Inter 1st Year Maths 1B Locus Formulas

Equation of Locus :
It is clear that, every point on the locus satisfies the given conditions and every point which satisfies the given conditions lies on the locus.
By the equation of a locus we mean an algebraic description of the locus. It is obtained by translating the geometric conditions satisfied by the points on the locus, into equivalent algebraic conditions.

Algebraic descriptions give rise to algebraic equations which sometimes contain more than what is required by the geometric conditions. Thus locus may be a part of the curve represented by the algebraic equation. Usually we call this algebraic equation as the equation of locus. However, to get the full description of the locus, the exact part of the curve, points of which satisfy the given geometric description, must be specified.
or
Equation of a Locus:
An equation f(x, y) = O is said to be the equation of a locus S if every point of S satisfies f(x, y) = O and every point that satisfies f(x, y) = O belongs to S.
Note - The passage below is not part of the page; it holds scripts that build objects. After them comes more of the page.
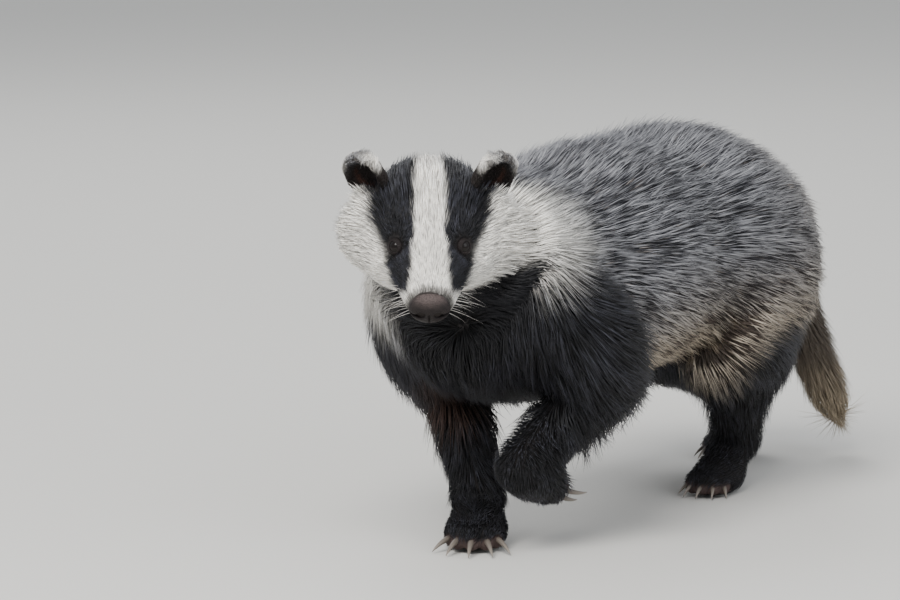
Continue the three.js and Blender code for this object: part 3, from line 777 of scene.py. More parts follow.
def toe_share(points):
    """1 on the bare tip of each toe."""
    bare = np.zeros(len(points))
    for limb in LIMBS.values():
        for fan, length in limb["toes"]:
            tip = toe_point(limb, fan, limb["toe_from"] + length + 2.0, 5.0)
            gap = np.linalg.norm(points - tip, axis=-1)
            bare = np.maximum(bare, 1.0 - smoothstep(gap, limb["toe_thick"], limb["toe_thick"] + 3.0))
    return bare


def bald_share(points):
    """0 where no hair grows, on the nose, eyes, soles and toe tips, and 1 elsewhere."""
    forward, _, _ = to_head(points)
    hair = np.ones(len(points))
    hair[(forward > -12.0) & (head_share(points) > 0.5)] = 0.0
    for side in (1, -1):
        away = np.linalg.norm(points - eye_centre(side), axis=-1)
        hair = hair * smoothstep(away, EYE_RADIUS + 2.2, EYE_RADIUS + 4.0)
    hair[points[:, 2] < 4.0] = 0.0
    return hair * (1.0 - toe_share(points))


def chart(points, quads):
    """A cylinder unwrap round each zone's own axis, for each corner of each quad."""
    zone = zones_of(points)
    forward, left, up = to_head(points)
    x, y, z = points.T
    angle = np.arctan2(z - 200.0, x)
    run = y.copy()
    of_head = np.isin(zone, [ZONE_NAMES.index(name) for name in HEAD_ZONES])
    angle[of_head] = np.arctan2(up[of_head], left[of_head])
    run[of_head] = forward[of_head]
    upright = np.isin(zone, [ZONE_NAMES.index(name) for name in UPRIGHT_ZONES])
    run[upright] = z[upright]
    centre_y = np.interp(y, (-150, -60, 60, 180, 220, 330), (-150, -150, 150, 150, 270, 320))
    angle[upright] = np.arctan2(y[upright] - centre_y[upright], x[upright])
    u = (angle / (2 * math.pi) + 1.0) % 1.0
    v = np.zeros(len(points))
    for number in range(len(ZONE_NAMES)):
        mine = zone == number
        if mine.any():
            low, high = run[mine].min(), run[mine].max()
            v[mine] = 0.02 + 0.95 * (run[mine] - low) / max(high - low, 1e-6)
    corner_u = u[quads]
    corner_u = corner_u - np.round(corner_u - corner_u[:, :1])
    return np.stack([corner_u, v[quads], np.zeros_like(corner_u)], -1).reshape(-1, 3)


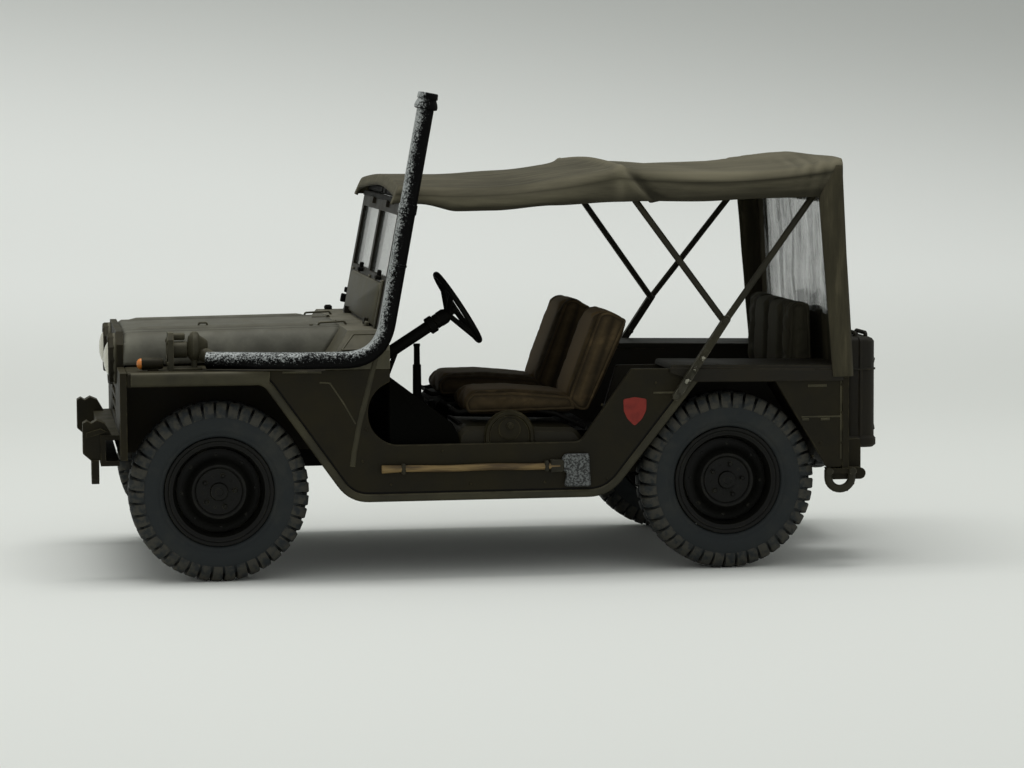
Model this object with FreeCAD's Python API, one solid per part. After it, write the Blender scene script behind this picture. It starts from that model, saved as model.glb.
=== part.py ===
import FreeCAD, Part
import os
from math import atan2, cos, degrees, hypot, pi, radians, sin, tan

# A light army 4x4 car as a painted 1:35 scale model, standing on its own four wheels.
# The frame has +X forward, +Y to the car's left and +Z up, with the ground at z = 0.
# Stations are millimetres measured back from the front axle, so a larger station is
# further to the rear. at() turns a station into X, and rear() gives the station of a
# place measured from the rear axle. Heights in the body are drawn with the wheel
# centres at WHEEL_CENTRE, and the whole car is lifted at the end to stand on its tyres.

# Overall reach
FRONT_REACH = 15.9        # front axle to the front of the bumper hooks
CAN_REACH = 20.5          # rear axle to the back of the fuel can's tray

# Wheels
WHEELBASE = 61.7
WHEEL_INSET = 3.3         # body side in to the wheels' middle planes
TYRE_RADIUS = 10.75
TYRE_WIDTH = 5.2
TYRE_SEAT = 5.9           # radius where the tyre sits on its rim
RIM_RADIUS = 6.5
LUGS = 26
LUG_DEPTH = 0.8
LUG_SHARE = 0.62          # part of the pitch that is lug
AXLE_RADIUS = 0.9
WHEEL_CLEARANCE = 0.06
RIM_SIDES = 14
HUB_DEPTH = 0.9           # wheel's middle in to the back of its hub

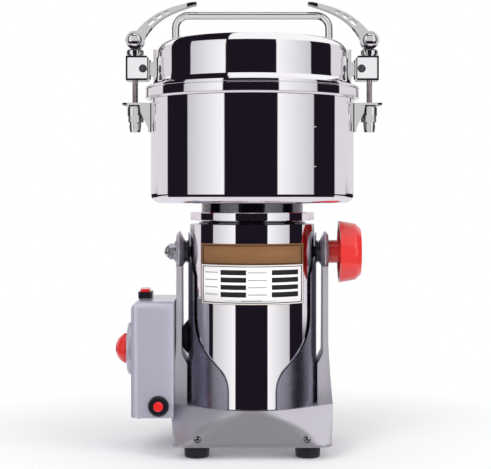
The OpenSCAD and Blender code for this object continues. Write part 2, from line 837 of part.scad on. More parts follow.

An equation of a locus is an algebraic description of the locus. This can be obtained in the following way

  • Consider a point P(x, y) on the locus
  • Write the geometric condition(s) to bc satisfied by P in terms of an equation or in equation in symbols.
  • Apply the proper formula of coordinate geometry and translate the geometric condition(s) into an algebraic equation.
  • Simplify the equation so that it is free from radicals. The equation thus obtained is the required equation of locus.